Hay algo irónicamente cómico en que en pleno siglo XXI, en una época donde los desafíos urbanos claman por soluciones modernas y prácticas, una noticia sobre la retirada de bolardos en San Pedro Garza García se presente como una decisión “visionaria” en aras de “mejorar la vialidad”.
Como si de un cuento de Halloween se tratara, estos bolardos, que alguna vez defendieron los derechos del peatón y apostaron por la seguridad vial, ahora son descritos como obstáculos temibles y necios, más preocupantes que los vehículos que suelen invadir espacios peatonales.
Pero, ¿es esta indignación contra los bolardos realmente racional? ¿O estamos ante un caso de histeria colectiva alimentada por quejas frívolas y una falta de visión en la gestión municipal?
Es importante recordar que la instalación de estos bolardos no fue caprichosa. Durante la administración de Miguel Treviño, se invirtieron más de 20 millones de pesos en la colocación de alrededor de 2,000 estructuras en zonas como Centrito Valle y el Casco Urbano de San Pedro.
La intención era simple, pero poderosa: evitar que los vehículos invadieran áreas destinadas para los peatones y mejorar la seguridad de quienes se aventuran a pie en una ciudad donde el coche es rey y el peatón apenas tiene lugar. ¿Era demasiado pedir que los conductores respetaran estos límites y entendieran el propósito de estas estructuras?
No obstante, parece que la presión de algunos sectores comerciales y ciertos ciudadanos ha sido suficiente para hacer cambiar de opinión al gobierno actual. Las quejas sobre los “inconvenientes” que los bolardos suponen para la “vialidad” han sido elevadas a la categoría de un problema urgente que merece la atención inmediata de la administración de Mauricio Fernández.

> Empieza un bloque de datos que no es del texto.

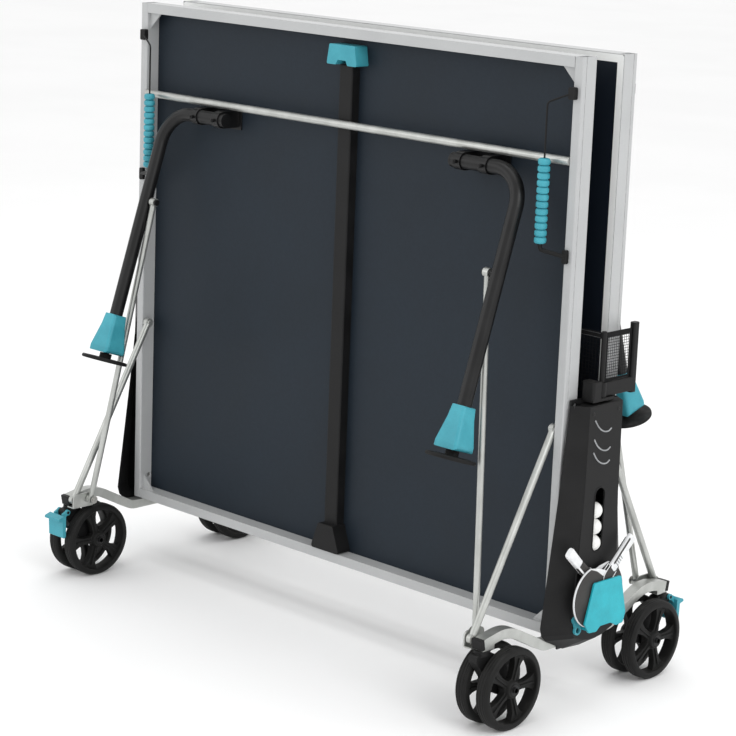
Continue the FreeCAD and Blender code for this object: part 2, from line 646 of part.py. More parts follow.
def wheel_window(x):
    """Opening between two spokes, wider at the rim."""
    y = -(SWIVEL_Y - TRAIL)
    points = [(y - 9, WHEEL_R + 32), (y + 9, WHEEL_R + 32), (y + 32, WHEEL_R + 62),
              (y + 22, WHEEL_R + 73), (y, WHEEL_R + 78), (y - 22, WHEEL_R + 73), (y - 32, WHEEL_R + 62)]
    window = prism_x(points, x - WHEEL_W, x + WHEEL_W)
    return round_edges(window, 5, lambda edge: along(edge, V(1, 0, 0)))


def wheel_pair():
    return Part.makeCompound([wheel(BAR_X - WHEEL_OFFSET), wheel(BAR_X + WHEEL_OFFSET)])


def brake_pedal():
    """Foot lever hung in front of the wheels, with a lip and two cheeks on the hinge pins."""
    x = BAR_X
    pad = prism_x([(-381, 122), (-383, 166), (-397, 170), (-396, 176), (-378, 182), (-371, 178),
                   (-371, 124), (-374, 120), (-379, 120)], x - 30, x + 30)
    pieces = [pad]
    for side in (-1, 1):
        near = x + side * 13.5
        far = x + side * 20
        link = prism_x([(-PEDAL_Y, PEDAL_Z + 7), (-374, 184), (-374, 164), (-PEDAL_Y - 3, PEDAL_Z - 7)],
                       near, far)
        ring = disc_x(min(near, far), max(near, far), -PEDAL_Y, PEDAL_Z, 7.5)
        pieces += [link, ring]
    pins = disc_x(x - 40, x + 40, -PEDAL_Y, PEDAL_Z, PEDAL_PIN_R + 0.06)
    return fuse(pieces).cut(pins)


# ---------------------------------------------------------------- every node
def half_nodes():
    rails = side_rail()
    frame = counter_frame()
    right_beads = beads()
    foot = foot_pad()
    return {
        "top_panel": top_panel(),
        "side_rails": both_sides(rails),
        "end_rails": end_rails(),
        "centre_beam": centre_beam(),
        "crossbar": crossbar(),
        "leg_brackets": leg_brackets(),
        "counter_frames": both_sides(frame),
        "counter_beads_right": right_beads,
        "counter_beads_left": mirror_x(right_beads),
        "release_handle": release_handle(),
        "legs": both_sides(leg()),
        "leg_boots": both_sides(leg_boot()),
        "foot_pad_right": foot,
        "foot_pad_left": mirror_x(foot),
        "outer_rods": both_sides(outer_rod()),
        "inner_rods": both_sides(inner_rod()),
        "guide_pins": both_sides(guide_carriage()),
    }


def all_nodes():
    nodes = {}
    for name, shape in half_nodes().items():
        nodes["front_" + name] = shape
        nodes["rear_" + name] = mirror_y(shape)
    nodes["base_bars"] = both_sides(base_bar())
    nodes["rod_brackets"] = rod_brackets()
    nodes["base_frame"] = base_frame()
    nodes["side_cover_right"] = side_cover(True)
    nodes["side_cover_left"] = mirror_x(side_cover(False))
    nodes["balls"] = balls()
    nodes["bat_holders"] = both_sides(bat_holder())
    nodes["bat_inner"] = bat(823.8, 9, 47)
    nodes["bat_outer"] = bat(836.2, -36, -47)
    nodes["lock_hook"] = lock_hook()
    nodes["net_brackets"] = both_sides(net_bracket())
    nodes["net"] = net()
    nodes["net_arm_right"] = net_arm()
    nodes["net_arm_left"] = mirror_x(net_arm())
    nodes["net_end_right"] = net_end()
    nodes["net_end_left"] = mirror_x(net_end())
    pair = wheel_pair()
    for end, turn_y in (("front", False), ("rear", True)):
        for side, turn_x in (("right", False), ("left", True)):
            fork = caster_fork(turn_x != turn_y)
            for name, shape in (("caster_fork", fork), ("wheels", pair)):
                placed = mirror_y(shape) if turn_y else shape
                placed = mirror_x(placed) if turn_x else placed
                nodes[name + "_" + end + "_" + side] = placed
    nodes["brake_pedal_front_left"] = mirror_x(brake_pedal())
    nodes["brake_pedal_rear_right"] = mirror_y(brake_pedal())
    return nodes


def main():
    os.makedirs("parts", exist_ok=True)
    for name, shape in all_nodes().items():
        shape.exportStep("parts/" + name + ".step")


main()
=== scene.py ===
"""Looks of a folding ping pong table on casters, shown in its storage position.

Metres, +Z up, +X across the playing width, +Y along the playing length, origin on the floor.
"""
import bmesh
import bpy
import json
import math
from mathutils import Matrix, Vector


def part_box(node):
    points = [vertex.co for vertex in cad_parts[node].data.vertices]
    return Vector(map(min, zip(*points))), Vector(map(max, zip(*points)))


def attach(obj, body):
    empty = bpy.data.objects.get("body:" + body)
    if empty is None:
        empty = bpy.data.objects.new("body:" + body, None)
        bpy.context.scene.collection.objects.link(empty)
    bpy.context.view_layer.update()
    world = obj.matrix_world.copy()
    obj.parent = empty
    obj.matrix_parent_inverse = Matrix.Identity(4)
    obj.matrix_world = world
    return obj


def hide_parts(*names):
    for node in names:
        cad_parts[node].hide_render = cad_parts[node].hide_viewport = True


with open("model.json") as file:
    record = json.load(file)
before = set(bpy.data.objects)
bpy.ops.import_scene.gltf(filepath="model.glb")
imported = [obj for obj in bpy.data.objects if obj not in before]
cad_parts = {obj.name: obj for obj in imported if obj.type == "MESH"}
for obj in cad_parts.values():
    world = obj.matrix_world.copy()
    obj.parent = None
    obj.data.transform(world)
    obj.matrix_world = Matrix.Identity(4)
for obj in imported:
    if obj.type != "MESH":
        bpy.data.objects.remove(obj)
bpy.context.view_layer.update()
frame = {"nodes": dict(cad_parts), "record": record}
NODES = frame["nodes"]
TAU = 2 * math.pi

# ---------------------------------------------------------------- places shared with the CAD
HALF_X = 0.7625                # side edge of the table
STORE_TOP = 1.5525             # outer edge of a stored half
PLAY_FACE_Y = 0.0507           # nearer the middle than this lies only a playing face
LINE_W = 0.020                 # border line
CENTRE_LINE_W = 0.003
COVER_X = 0.812                # outer face of a side cover
BALL_SEAM_X = COVER_X - 0.0179     # middle of the balls
BALL_Y = -0.0055               # middle of the ball slot
BALL_SLOT_Z = 0.4657
BALL_SLOT_STRAIGHT = 0.0603    # half of the straight part of the slot
BALL_SLOT_R = 0.0188
HOLDER_Z = 0.287               # middle of the bat blades
INNER_BAT = (0.8238, 0.009, 47.0)      # middle of the blade in X and Y, lean of the handle
OUTER_BAT = (0.8362, -0.036, -47.0)
BAR_X = 0.7525                 # middle of a base bar and of its casters
BAR_END_Y = 0.3485             # middle of the end of a base bar
BAR_END_Z = 0.2160
AXLE_Y = 0.268
WHEEL_R = 0.100
WHEEL_W = 0.036
WHEEL_OFFSET = 0.032           # middle of a wheel from the middle of its caster
ROD_Z = 0.222                  # rod pivots on the base
OUTER_PIVOT = (0.7155, 0.7340, 0.3426)     # from and to in X, and Y, of a rod's pivot
INNER_PIVOT = (0.6900, 0.7130, 0.2999)
LEG_BOLT_X = (0.424, 0.506)    # bolts on the two brackets of a leg
LEG_BOLT_Y = 0.1434
LEG_BOLT_Z = 1.2775
NET_ARM_X = 0.792              # hinge of a net arm, and plane of an end panel
NET_TOP = 0.9125
NET_LOW = 0.7622               # lower edge of the hem
NET_HALF = 0.7785              # end of the net strings
HEM_H = 0.006
NET_BAND_H = 0.016             # tape along the top
END_BAND_H = 0.014
NET_GRID = (168, 15)           # openings across and up
END_GRID = (12, 15)
BLADE_STEPS = 56               # points round the free edge of a bat
GRIP_SIDES = 28
SPOKES = 5
FLOOR_HALF = 60.0


# ---------------------------------------------------------------- materials
def add(tree, kind, inputs=None, **settings):
    """New shader node: its inputs are sockets to link or plain values."""
    made = tree.nodes.new(kind)
    for key, value in settings.items():
        setattr(made, key, value)
    for key, value in (inputs or {}).items():
        if isinstance(value, bpy.types.NodeSocket):
            tree.links.new(value, made.inputs[key])
        else:
            made.inputs[key].default_value = value
    return made


def rgba(colour):
    return (*colour, 1.0)


def ramp(tree, value, low, high, to_low=0.0, to_high=1.0):
    """Smooth step of a value from one range to another."""
    made = add(tree, "ShaderNodeMapRange", {0: value, 1: low, 2: high, 3: to_low, 4: to_high},
               interpolation_type="SMOOTHSTEP")
    return made.outputs[0]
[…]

Según los críticos, estos bolardos obstruyen estacionamientos y dificultan el paso de camiones de bomberos. Pero, en este teatro de Halloween, ¿quién es el verdadero villano? ¿Los bolardos o la falta de compromiso con la seguridad vial?
Los bolardos, a fin de cuentas, son elementos inertes, diseñados para una función clara y lógica. Lo que los ha convertido en “enemigos” es una mentalidad que prioriza el interés individual sobre el bien común.
El dueño de un negocio en Centrito Valle, por ejemplo, expresó su alivio porque, al quitar los bolardos, recuperará cajones de estacionamiento para sus clientes. Y aunque el deseo de mejorar el acceso para sus clientes es comprensible, no debería ser suficiente para justificar una retirada que afecta a toda la comunidad.
¿Acaso el peatón debe sacrificarse para satisfacer la comodidad del automovilista y las demandas del comercio?
Por otro lado, está el tema de la seguridad. Un residente de la zona reconoció que los bolardos cumplen su función de proteger a los peatones y sugirió que, en caso de que realmente estorben el paso de camiones de bomberos, su retiro debería estar justificado.
Pero, hasta el momento, ¿se ha demostrado que representan un impedimento real para los servicios de emergencia? O más bien, ¿estamos ante una reacción exagerada que hace de los bolardos un chivo expiatorio de una gestión vial deficiente?
En ese sentido, la historia de los bolardos en San Pedro se vuelve un reflejo de las prioridades de nuestra sociedad. Se invierte en infraestructura con un objetivo claro —mejorar la seguridad y promover la movilidad peatonal— solo para luego desmantelarla ante las quejas de aquellos que prefieren priorizar la comodidad del automóvil.
Y lo que resulta aún más preocupante es la disposición de las autoridades para ceder a estas demandas sin una evaluación exhaustiva del impacto que esto tendrá en la seguridad de todos.
Este no es solo un problema de San Pedro Garza García; es un síntoma de una mentalidad que prevalece en muchas ciudades. En lugar de apostar por una visión a largo plazo que considere las necesidades de todos los usuarios del espacio público, las decisiones se toman en función de intereses individuales y beneficios inmediatos. ¿Es esta realmente la dirección en la que queremos llevar nuestras ciudades?